Their father Jethro (also called Reuel) invites Moses home, and eventually Moses marries one of the daughters, Zipporah. But look at what the text emphasizes: Moses becomes a shepherd. The man who grew up in palaces is now tending sheep in the wilderness. God is stripping away everything Moses thought defined him and teaching him skills he’ll need later – like how to lead stubborn, wandering creatures through dangerous terrain.
Wait, That’s Strange…
Moses names his first son Gershom, saying “I have been a stranger in a strange land.” But he’s not just talking about being in Midian – the Hebrew suggests he felt like a stranger everywhere: in Egypt (not really Egyptian), among the Hebrews (raised in the palace), and now in Midian (clearly an outsider). Sometimes God uses our sense of not belonging anywhere to prepare us to lead others home.
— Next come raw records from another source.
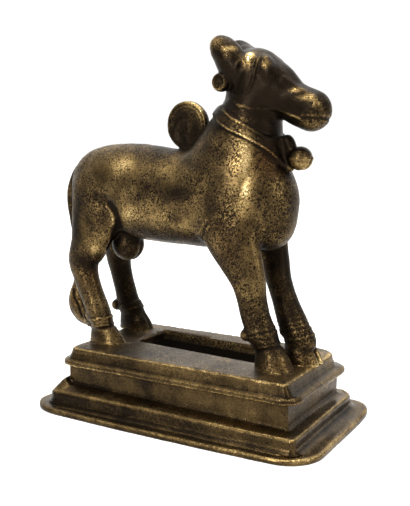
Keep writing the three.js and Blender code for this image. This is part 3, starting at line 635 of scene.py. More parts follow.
def band_height(points):
    height = np.zeros(len(points))
    for ring in BANDS:
        stations = np.asarray(ring["leg"], float)
        order = np.argsort(stations[:, 2])
        levels = stations[order, 2]
        centre_x = np.interp(points[:, 2], levels, stations[order, 0])
        centre_y = np.interp(points[:, 2], levels, stations[order, 1])
        near = (np.abs(points[:, 0] - centre_x) < 7) & (np.abs(points[:, 1] - centre_y) < 6)
        near &= np.abs(points[:, 2] - ring["middle"]) < BAND_REACH
        if not near.any():
            continue
        up = points[near, 2] - ring["middle"] - ring["slope"] * (points[near, 0] - centre_x[near])
        inside = np.clip((ring["half"] - np.abs(up)) / BAND_SOFTNESS + 0.5, 0, 1)
        edges = hill(np.abs(up) - ring["half"] + BAND_EDGE_IN, BAND_SOFTNESS)
        height[near] += BAND_RISE * inside + ring["edge"] * edges
        for crease in range(ring["creases"]):
            line = up - ring["half"] - FIRST_CREASE - CREASE_GAP * crease
            height[near] += (CREASE_RISE - CREASE_FADE * crease) * hill(line, CREASE_HALF)
    return height


# %% [markdown]
# ## Unevenness of the hand
# Nothing on a wax model is quite true. A few waves in random directions, from a fixed seed, stand for
# the thumb's unevenness, and shorter ones for the scraped and polished casting skin.

# %% Waves that stand for the hand
hand = np.random.default_rng(7)


def waves(count, shortest, longest):
    directions = hand.normal(size=(count, 3))
    directions /= np.linalg.norm(directions, axis=1)[:, None]
    lengths = hand.uniform(shortest, longest, count)
    return directions * (2 * np.pi / lengths)[:, None], hand.uniform(0, 2 * np.pi, count)


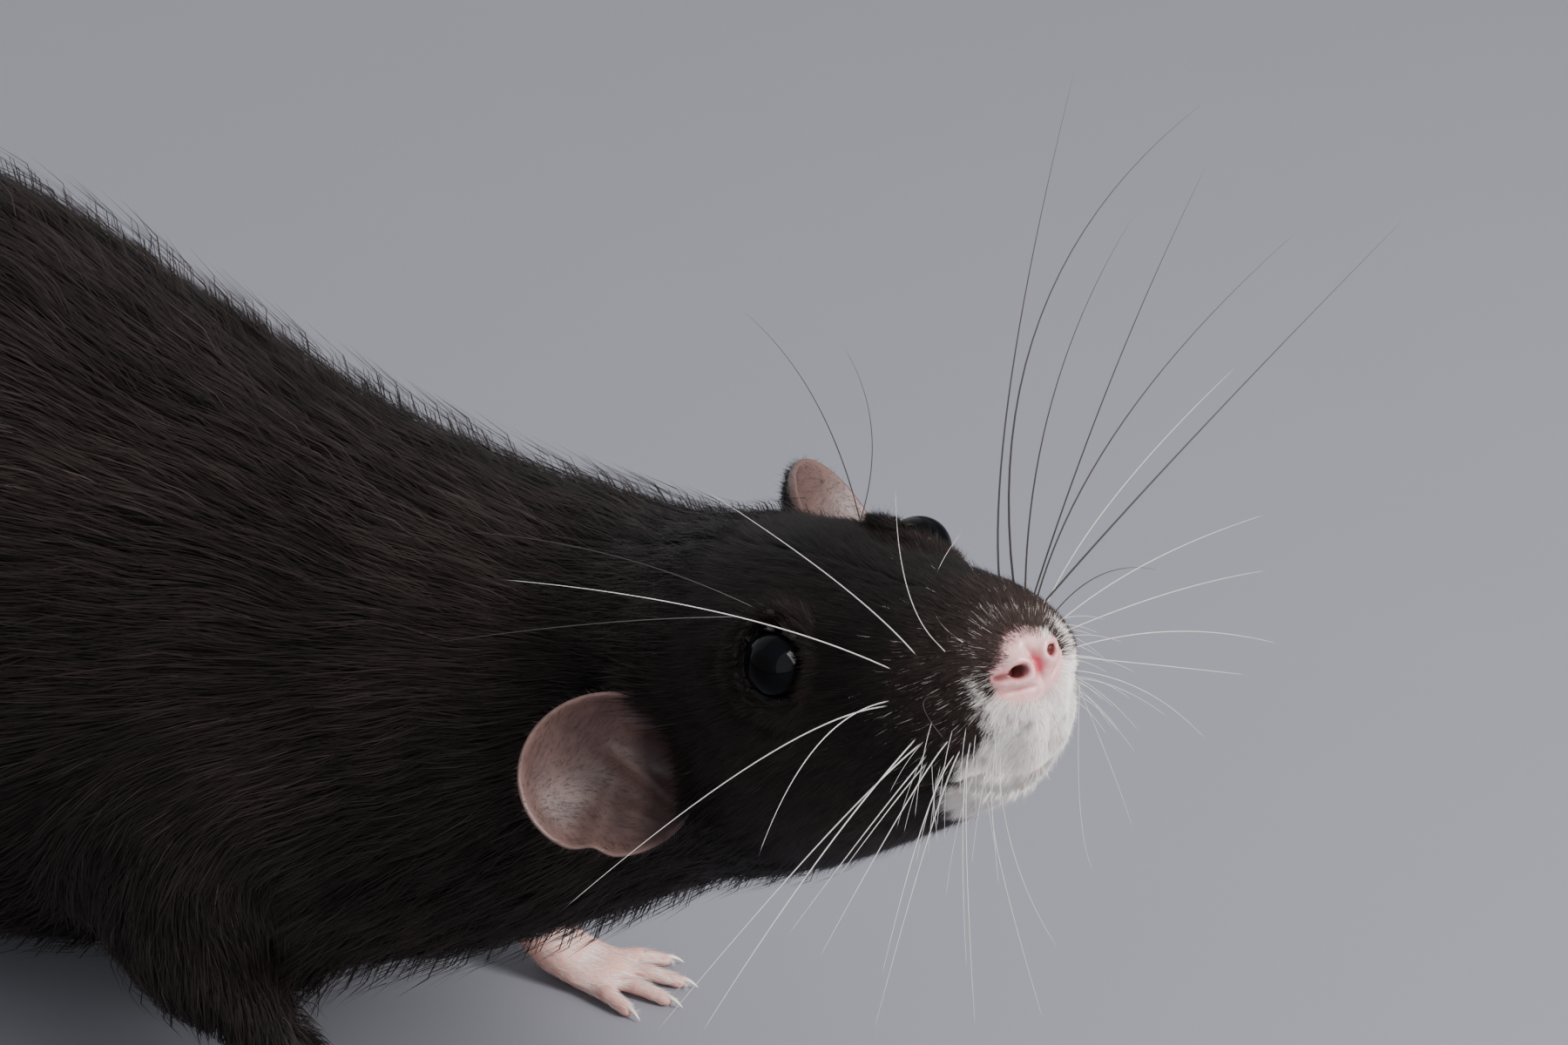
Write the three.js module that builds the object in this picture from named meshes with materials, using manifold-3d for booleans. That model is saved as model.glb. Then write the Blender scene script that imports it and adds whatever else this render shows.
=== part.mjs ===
// An adult fancy rat at rest on all fours, with its back arched, its head lifted and its tail curled
// round its left side. Every outline is that of the tips of the coat.
// Frame, in millimetres: +X to the animal's left, +Y to its tail, +Z up, and the floor is z = 0.
import * as THREE from "three";
import { LoftGeometry } from "three/addons/geometries/LoftGeometry.js";
import { mergeVertices } from "three/addons/utils/BufferGeometryUtils.js";
import Module from "manifold-3d";

const wasm = await Module();
wasm.setup();

// ---- Driving dimensions -------------------------------------------------------------------------
const GAP = 0.3; // clear space between neighbouring pieces
const LEG_GAP = 0.5; // and round the legs
const BACK_HEIGHT = 84; // floor to the top of the arched back
const HEAD_AT = [-10.5, -102, 67]; // just below the bridge, between the eyes
// In degrees: the nose is turned to the right and lifted, and the right ear is lower.
const HEAD_TURN = { yaw: -21.2, pitch: -23.2, roll: -14.7 };
const EYE = { at: [9.3, -2.5, 1], radius: 3.1 };
const MUZZLE_LENGTH = 24.6; // from the eyes' line to the nose tip
const EAR = { radius: 8, bowl: 4.2, shell: 1.1 };
const TAIL = { root: 5.4, tip: 1.0, floorBend: 33, cuts: [0.22, 0.38, 0.54, 0.76] };
const FOREPAW = { palm: 8.5, digit: 6.2, thick: 2.6 };
const HINDFOOT = { sole: 25, digit: 9.5, thick: 3.2 };
const CLAW = { fore: 1.6, hind: 2.2 };

const RINGS_ROUND = 20; // points round a section of the body
const BODY_STEPS = 2; // sections from one station of the body to the next

const toRadians = THREE.MathUtils.degToRad;
const vector = (x, y, z) => new THREE.Vector3(x, y, z);
const lerp = THREE.MathUtils.lerp;

// The frame of the head: x to its left, y to its nape, z to its crown.
const headFrame = new THREE.Matrix4().compose(
  vector(...HEAD_AT),
  new THREE.Quaternion().setFromEuler(
    new THREE.Euler(
      toRadians(HEAD_TURN.pitch),
      toRadians(HEAD_TURN.roll),
      toRadians(HEAD_TURN.yaw),
      "ZXY",
    ),
  ),
  vector(1, 1, 1),
);

// ---- Solids -------------------------------------------------------------------------------------
// A closed geometry as a solid, with its faces turned outwards.
function solid(geometry) {
  const bare = new THREE.BufferGeometry()
    .setAttribute("position", geometry.attributes.position)
    .setIndex(geometry.index);
  const merged = mergeVertices(bare, 1e-4);
  const made = (triVerts) =>
    new wasm.Manifold(
      new wasm.Mesh({
        numProp: 3,
        vertProperties: merged.attributes.position.array,
        triVerts,
      }),
    );
  const triangles = new Uint32Array(merged.index.array);
  const first = made(triangles);
  if (first.volume() > 0) return first;
  return made(triangles.map((_, i) => triangles[i - (i % 3) + [0, 2, 1][i % 3]]));
}

const joined = (solids) => solids.reduce((all, one) => all.add(one));

function ellipsoid(centre, radii, frame = new THREE.Matrix4(), detail = 20) {
  const ball = new THREE.SphereGeometry(1, detail, Math.round(detail * 0.6));
  ball.scale(...radii).translate(...centre);
  return solid(ball.applyMatrix4(frame));
}

// A block from a low corner to a high corner, carried by a frame.
function block(low, high, frame = new THREE.Matrix4()) {
  const size = high.map((h, i) => h - low[i]);
  const box = new THREE.BoxGeometry(...size);
  box.translate(...low.map((l, i) => l + size[i] / 2));
  return solid(box.applyMatrix4(frame));
}

const FAR = 400;
const belowFloor = block([-FAR, -FAR, -FAR], [FAR, FAR, 0]);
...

How This Changes Everything
Here’s what blew my mind when I really sat with this chapter: Moses spends 40 years in Pharaoh’s house learning to be somebody, then 40 years in the wilderness learning to be nobody. Both phases were essential preparation for leading Israel. The palace taught him administration, strategy, and how power works. The wilderness taught him patience, humility, and dependence on God.
But there’s something even deeper here. Moses’ story becomes a template for how God works: He takes broken people, puts them through uncomfortable seasons of preparation, and then uses them to accomplish impossible things. Moses didn’t qualify for leadership despite his failures – he qualified because of how God worked through his failures.
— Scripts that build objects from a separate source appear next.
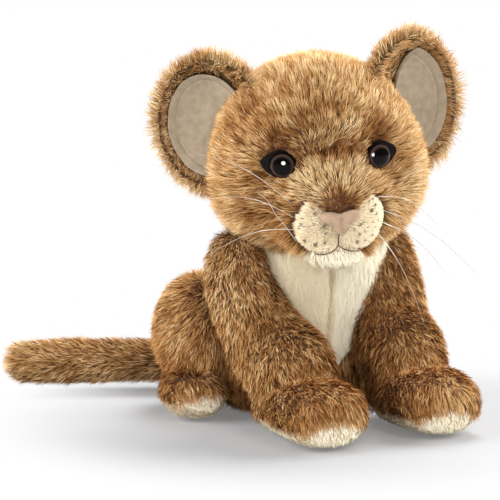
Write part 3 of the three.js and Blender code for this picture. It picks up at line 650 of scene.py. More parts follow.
def depth_in_head(points):
    """How deep each place in the scene lies inside the head's outer form."""
    local = in_head(points)
    return head_radius(unit(local)) - np.linalg.norm(local, axis=-1)


def smooth_loop(corners, count=12):
    """A closed curve through corner points, as many steps a span: on each span the cubic whose
    slope at a corner is half the chord between its neighbours."""
    corners = np.asarray(corners, float)
    t = (np.arange(count) / count)[:, None, None]
    p0, p1, p2, p3 = (np.roll(corners, 1 - k, axis=0)[None] for k in range(4))
    curve = (p1 + (p2 - p0) / 2 * t + (p0 - 2.5 * p1 + 2 * p2 - p3 / 2) * t ** 2
             + (1.5 * (p1 - p2) + (p3 - p0) / 2) * t ** 3)
    return curve.transpose(1, 0, 2).reshape(-1, 2)


def bell(away, width):
    """One in the middle, falling to nothing on both sides: e to the minus square of the distance
    away, measured in widths."""
    return np.exp(-(away / width) ** 2)


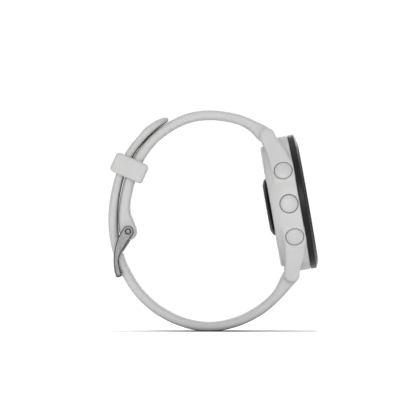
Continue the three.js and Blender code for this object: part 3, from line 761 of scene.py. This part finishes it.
LUG_SIDE = np.array(
    [(2.2, LUG_FOOT)]
    + bezier([(1.95, 13), (1.5, 18), (BAR[0] - LUG_RADIUS, BAR[1])], 10)
    + arc(BAR, LUG_RADIUS, 180, 0, 24)[1:-1]
    + bezier([(BAR[0] + LUG_RADIUS, BAR[1]), (5.5, 19.6), (8.6, 16.5), (8.75, 10.5)], 16)
    + [(8.75, LUG_FOOT)]
)


def lug_plan():
    """A lug seen from the screen side: its outer face leaves the round wall along a tangent."""
    leaves = math.atan2(LUG_TIP[1], LUG_TIP[0]) - math.acos(CASE_RADIUS / math.hypot(*LUG_TIP))
    tangent = (CASE_RADIUS * math.cos(leaves), CASE_RADIUS * math.sin(leaves))
    return np.array(
        [
            (LUG_INNER, LUG_FOOT), (tangent[0] - 1, LUG_FOOT),
            tangent,
            LUG_TIP,
            (LUG_TIP[0] - 0.6, LUG_TIP[1] + 0.8),
            (LUG_INNER, LUG_TIP[1] + 0.8),
        ]
    )


# What is taken from between two lugs for the strap's round end.
POCKET_SIDE = np.array(
    [(-4, POCKET_DEPTH)]
    + arc(BAR, BAR[1] - POCKET_DEPTH, -90, 90, 24)
    + [(BAR[0], 30), (-4, 30)]
)


def button_hole(hole, along, across, fillet):
    """A round hole from outside the case down to its floor."""
    return rounded_and(across - hole["radius"], hole["floor"] - along, fillet)


def opening_for_button(body, along, x, sideways):
    """A recess for a cap, a bore for its seal and a guide for its stem, all taken from the case."""
    across = np.hypot(x - BUTTON_HEIGHT, sideways)
    body = cut_from(body, button_hole(STEM_BORE, along, across, 0.05), 0.1)
    body = cut_from(body, button_hole(SEAL_BORE, along, across, 0.05), 0.1)
    return cut_from(body, button_hole(RECESS, along, across, 0.2), 0.2)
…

The chapter ends with God hearing Israel’s groaning and remembering His covenant. But notice the timing: God doesn’t act until Moses is ready, and Moses isn’t ready until he’s been thoroughly broken down and rebuilt. The rescue that seemed delayed was actually perfectly timed.
“Sometimes the longest way around is the shortest way home, and sometimes God’s delays are actually God’s perfect timing.”
Key Takeaway
God doesn’t wait for us to be perfect before He uses us – He makes us useful through our imperfections. Moses’ greatest failures became stepping stones to his greatest calling, and the same can be true for us.